Ubuntu release optional kernel updates for their LTS releases a few months after the corresponding general release, called “hardware enablement (HWE)”. My experience has been that these HWE kernel updates aren’t as well tested with the Nvidia drivers and tend to be at higher risk of breakage. It’s best to stay on the original kernel version from the LTS release, if there’s no need for the newer hardware support (eg. CPU or motherboard) provided by the HWE kernel updates.

In the past, Nvidia have released packages for some non-LTS releases, but by the time the Nvidia packages are available, often there’s only a short time of distribution support support remaining. This isn’t a good option.

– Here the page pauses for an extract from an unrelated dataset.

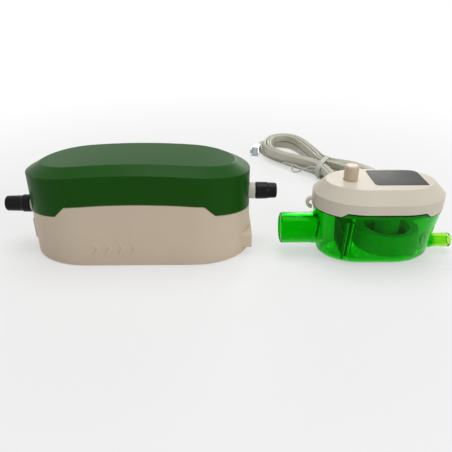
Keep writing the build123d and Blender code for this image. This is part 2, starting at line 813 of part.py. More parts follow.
# ================================================================ detection unit: lid
tray_bottom = 35.0
tray_thickness = 1.4
tab_half_width = 4.0
slit_width = 0.7
loop_radius = 3.3
loop_hole = 1.7
loop_x = tank_left - 0.1
loop_z = 30.0
gland_width = 8.4
gland_height = 4.0
gland_out = 3.0


def lid_block(inset, side, top):
    """Closed form of the lid: an oval prism whose top edge has a broad bevel."""
    with BuildPart() as block:
        add(prism(tank_outline, inset, tongue_bottom - 1, top))
        roof = block.faces().sort_by(Axis.Z)[-1]
        chamfer(roof.edges(), length=lid_bevel_width, length2=top - side, reference=roof)
    return block.part


lid_tongue = prism(tank_outline, tongue_inset, tongue_bottom, lid_side_height + 2)
lid_tongue = lid_tongue - prism(tank_outline, tongue_inset + tongue_wall, 0, lid_top_height)
lid_hollow = lid_block(lid_wall, lid_side_height - lid_wall / 2, lid_top_height - lid_wall)

with BuildPart() as latch_loop:
    with BuildSketch(Plane.XZ.offset(-tank_y)):
        with Locations((loop_x, loop_z)):
            Circle(loop_radius)
            Circle(loop_hole, mode=Mode.SUBTRACT)
    extrude(amount=1.5, both=True)
    fillet(latch_loop.edges().filter_by(GeomType.CIRCLE), 0.6)
    add(block_at((tank_left + lid_wall / 2, tank_y - 5, 0), (tank_x, tank_y + 5, lid_top_height)),
        mode=Mode.SUBTRACT)
    add(block_at((tank_left - 0.1, tank_y - 5, 0), (tank_x, tank_y + 5, tank_seam_low)),
        mode=Mode.SUBTRACT)

with BuildPart() as reservoir_lid:
    add(lid_block(0, lid_side_height, lid_top_height))
    roof = reservoir_lid.faces().sort_by(Axis.Z)[-1]
    fillet(roof.edges(), 0.9)
    add(lid_hollow, mode=Mode.SUBTRACT)
    add(below_tank_seam(0), mode=Mode.SUBTRACT)
    for k in (-1, 1):
        add(block_at((tank_left - 1, tank_y + k * tab_half_width - slit_width / 2, 0),
                     (tank_left + lid_wall + 0.4, tank_y + k * tab_half_width + slit_width / 2, 35.0)),
            mode=Mode.SUBTRACT)
    add(latch_loop.part)
    add(lid_tongue)
    with BuildSketch(Plane.XY.offset(lid_top_height - lid_wall)):
        with Locations((vent_x, vent_y)):
            Circle(vent_radius)
    extrude(amount=lid_wall + 5.2)
    with BuildSketch(Plane.XY.offset(lid_top_height - lid_wall - 1)):
        with Locations((vent_x, vent_y)):
            Circle(1.2)
    extrude(amount=10, mode=Mode.SUBTRACT)
    add(block_at(
        (lead_exit_x - gland_width / 2 - slip_gap, lid_rear - 6, lead_exit_height - gland_height / 2 - slip_gap),
        (lead_exit_x + gland_width / 2 + slip_gap, lid_rear + 1, lead_exit_height + gland_height / 2 + slip_gap),
    ), mode=Mode.SUBTRACT)
reservoir_lid.part.label = "reservoir_lid"

lid_seal_form = prism(tank_outline, 0.15, 0, lid_side_height) - prism(
    tank_outline, tongue_inset - 0.05, -1, lid_side_height + 1
)
with BuildPart() as lid_seal:
    add(lid_seal_form)
    add(below_tank_seam(0), mode=Mode.INTERSECT)
    add(below_tank_seam(-seal_height), mode=Mode.SUBTRACT)
lid_seal.part.label = "lid_seal"

with BuildPart() as sensor_housing:
    add(prism(tank_outline, tongue_inset + tongue_wall + slip_gap, tray_bottom,
              tray_bottom + tray_thickness))
    with BuildSketch(Plane.XY.offset(column_bottom)):
        with Locations(float_centre):
            Circle(column_radius)
    extrude(amount=tray_bottom - column_bottom)
    fillet(sensor_housing.edges().group_by(Axis.Z)[0], 1.2)
    with BuildSketch(Plane.XY.offset(column_bottom + 1.4)):
        with Locations(float_centre):
            Circle(column_radius - 1.4)
    extrude(amount=tray_bottom, mode=Mode.SUBTRACT)
    with BuildSketch(Plane.XY.offset(tray_bottom - 1)):
        with Locations((vent_x, vent_y)):
            Circle(1.4)
    extrude(amount=tray_thickness + 2, mode=Mode.SUBTRACT)
    add(block_at((lead_exit_x - gland_width / 2 - 0.2, lid_rear - 6.5, tray_bottom - 1),
                 (lead_exit_x + gland_width / 2 + 0.2, lid_rear + 1, tray_bottom + 3)),
        mode=Mode.SUBTRACT)
sensor_housing.part.label = "sensor_housing"

with BuildPart() as sensor_board:
    add(block_at((float_x - 3.8, tank_y - 0.8, column_bottom + 2), (float_x + 3.8, tank_y + 0.8, 38.5)))
    for height in (11.0, 20.0, 29.0):
        add(block_at((float_x - 2, tank_y - 2.0, height), (float_x + 2, tank_y - 0.8, height + 3)))
sensor_board.part.label = "sensor_board"

with BuildPart() as lead_gland:
    add(block_at((lead_exit_x - gland_width / 2, lid_rear - 4.2, lead_exit_height - gland_height / 2),
                 (lead_exit_x + gland_width / 2, lid_rear + gland_out, lead_exit_height + gland_height / 2)))
    fillet(lead_gland.faces().sort_by(Axis.Y)[-1].edges(), 0.8)
lead_gland.part.label = "lead_gland"

with BuildPart() as vent_cap:
    with BuildSketch(Plane.XY.offset(lid_top_height + 0.25)):
        with Locations((vent_x, vent_y)):
            Circle(vent_cap_radius)
    extrude(amount=vent_cap_top - lid_top_height - 0.25)
    fillet(vent_cap.edges().group_by(Axis.Z)[-1], 1.1)
    with BuildSketch(Plane.XY.offset(lid_top_height)):
        with Locations((vent_x, vent_y)):
            Circle(vent_radius + cap_gap)
    extrude(amount=5.6, mode=Mode.SUBTRACT)
vent_cap.part.label = "vent_cap"

# ================================================================ sensor lead
lead_start = (lead_exit_x, lid_rear + gland_out, lead_exit_height)
lead_route = [
    lead_start,
    (lead_exit_x, 24.0, lead_exit_height),
    (140.5, 33.0, 26.0),
    (143.5, 40.0, 13.0),
    (149.0, 49.0, 4.0),
    (157.0, 61.0, 2.75),
    (163.5, 77.0, 2.75),
    (162.5, 95.0, 2.75),
    (152.0, 109.5, 3.0),
    (138.0, 116.0, 4.4),
    (121.5, 115.5, 6.0),
]


def route_radii(points):
    """Arc radius at each inner point: 0.45 of the shorter run over tan of half the turn."""
    radii = []
    for before, here, after in zip(points, points[1:], points[2:]):
        run_in = Vector(*here) - Vector(*before)
        run_out = Vector(*after) - Vector(*here)
        turn = radians(run_in.get_angle(run_out))
        radii.append(0.45 * min(run_in.length, run_out.length) / tan(turn / 2))
    return radii


lead_radii = route_radii(lead_route)
with BuildPart() as sensor_lead:
    with BuildLine():
        lead_path = FilletPolyline(*lead_route, radius=lead_radii)
    with BuildSketch(Plane(lead_path @ 0, z_dir=lead_path % 0)):
        Circle(lead_width / 2)
    sweep(path=lead_path)
sensor_lead.part.label = "sensor_lead"
lead_run = lead_path.length
section_volume = pi * (lead_width / 2) ** 2 * lead_run
print("lead radii", [round(r, 1) for r in lead_radii])
print(f"lead run {lead_run:.1f}, volume {sensor_lead.part.volume:.0f} of {section_volume:.0f}")

with BuildPart() as lead_hank:
    for near, far in ((hank_loop, hank_waist), (hank_waist, hank_tail)):
        with BuildSketch(Plane.XY.offset(hank_bottom)):
            with BuildLine() as rims:
                for x, y, radius in (near, far):
                    CenterArc((x, y), radius, 0, 360)
            make_hull(rims.edges())
        extrude(amount=hank_top - hank_bottom)
lead_hank.part.label = "lead_hank"

tie_wire = 0.45
tie_width = 3.0
tie_gap = 0.7
hank_run = Vector(hank_tail[0] - hank_waist[0], hank_tail[1] - hank_waist[1], 0)
hank_middle = (hank_bottom + hank_top) / 2
tie_plane = Plane((hank_waist[0], hank_waist[1], hank_middle), x_dir=(0, 0, 1), z_dir=hank_run)
tie_inner = (hank_top - hank_bottom + 0.1, 2 * hank_waist[2] + 2 * tie_gap)
with BuildPart() as twist_tie:
    with BuildSketch(tie_plane.offset(-tie_width / 2)):
        RectangleRounded(tie_inner[0] + 2 * tie_wire, tie_inner[1] + 2 * tie_wire, 0.8)
        Rectangle(*tie_inner, mode=Mode.SUBTRACT)
    extrude(amount=tie_width)
twist_tie.part.label = "twist_tie"

plug_size = (12.0, 7.6, 5.4)
plug_angle = -48.0
plug_place = Plane((69.0, 149.5, 0.1)).rotated((0, 0, plug_angle))
with BuildPart() as sensor_plug:
    with BuildSketch(plug_place):
        RectangleRounded(plug_size[0], plug_size[1], 0.6)
    extrude(amount=plug_size[2])
    with BuildSketch(plug_place.offset(plug_size[2])):
        with Locations((-1.0, 0)):
            Rectangle(9.0, 3.0)
    extrude(amount=1.1)
sensor_plug.part.label = "sensor_plug"

for node in (
    pump_base_casing, pump_top_cover, cover_screws, outlet_chamber, inlet_fitting, inlet_grommet,
    outlet_grommet, outlet_cap, inlet_cap, piston_tube, solenoid_bobbin, solenoid_coil,
    solenoid_yoke, valve_head, head_seal, piston, suction_valve, piston_spring, discharge_poppet,
    poppet_spring, damper_pads, control_board, board_components, power_socket, socket_pins,
    sensor_jack, reservoir_cup, inlet_strainer, float_ring, float_rim, float_magnet, reservoir_lid, lid_seal,
    sensor_housing, sensor_board, lead_gland, vent_cap, sensor_lead, lead_hank, twist_tie,
    sensor_plug,
):
    export_step(node.part, f"parts/{node.part.label}.step")
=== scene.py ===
"""Dresses the condensate pump: two-shell pump unit, clear float reservoir and tied sensor lead.

Lengths are in metres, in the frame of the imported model: origin under the pump unit's centre,
+X towards its outlet, +Z up, front towards -Y.
"""

import logging
import math
from dataclasses import dataclass, field
from enum import Enum
from typing import Optional, Sequence, Union

import bmesh
import bpy
from mathutils import Matrix, Vector


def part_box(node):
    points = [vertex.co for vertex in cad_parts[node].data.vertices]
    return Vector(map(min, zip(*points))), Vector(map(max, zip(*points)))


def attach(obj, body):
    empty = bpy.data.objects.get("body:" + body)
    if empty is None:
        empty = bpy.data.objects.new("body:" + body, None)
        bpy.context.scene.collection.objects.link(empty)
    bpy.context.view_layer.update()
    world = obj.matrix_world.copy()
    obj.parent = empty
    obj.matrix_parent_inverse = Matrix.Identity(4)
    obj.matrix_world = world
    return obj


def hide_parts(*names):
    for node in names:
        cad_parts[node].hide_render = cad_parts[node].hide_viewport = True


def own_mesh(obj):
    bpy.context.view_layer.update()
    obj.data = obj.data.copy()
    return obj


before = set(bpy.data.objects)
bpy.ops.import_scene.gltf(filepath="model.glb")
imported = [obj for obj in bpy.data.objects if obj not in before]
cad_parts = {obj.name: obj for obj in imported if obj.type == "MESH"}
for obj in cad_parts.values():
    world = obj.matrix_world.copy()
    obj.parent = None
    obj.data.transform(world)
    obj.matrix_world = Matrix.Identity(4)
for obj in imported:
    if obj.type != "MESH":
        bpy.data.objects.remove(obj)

logging.basicConfig(level=logging.INFO, format="%(message)s")
log = logging.getLogger("condensate_pump")

MM = 0.001
Colour = tuple[float, float, float]
Point = tuple[float, float, float]
Flat = tuple[float, float]
Block = tuple[Point, Point, float]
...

Other Ubuntu flavours such as Kubuntu and Xubuntu get the same kernel updates and are equivalent to Ubuntu as far as the Nvidia drivers are concerned. Ubuntu seems to be the most widely used and best tested of the Linuxes for Nvidia development, which means bugs will tend to get noticed by users, reported and fixed.

SUSE

Nvidia currently provide packages for OpenSUSE and SLES 15.

OpenSUSE 15 is already out of support. SUSE Linux Enterprise Server (SLES) 15 will be supported until 2028, but this is a commercial/paid distribution similar to Red Hat.

Nvidia’s intention in providing packages for this distribution is likely to support HPC users where SLES is used as the basis for Cray Linux.

Summary

It’s annoying that binary drivers are needed, but the other benefits of using Nvidia, such as compute performance, and development tool support are attractive over other GPU brands (such as AMD) or compute accelerators (such as Xeon Phi).

Having a smooth experience using the Nvidia drivers and development tools is a significant part of choosing which Linux distribution to use, particularly when other differences between distributions are much less significant than they used to be (such as low level plumbing) or can be customised after install (such as choice of desktop environment).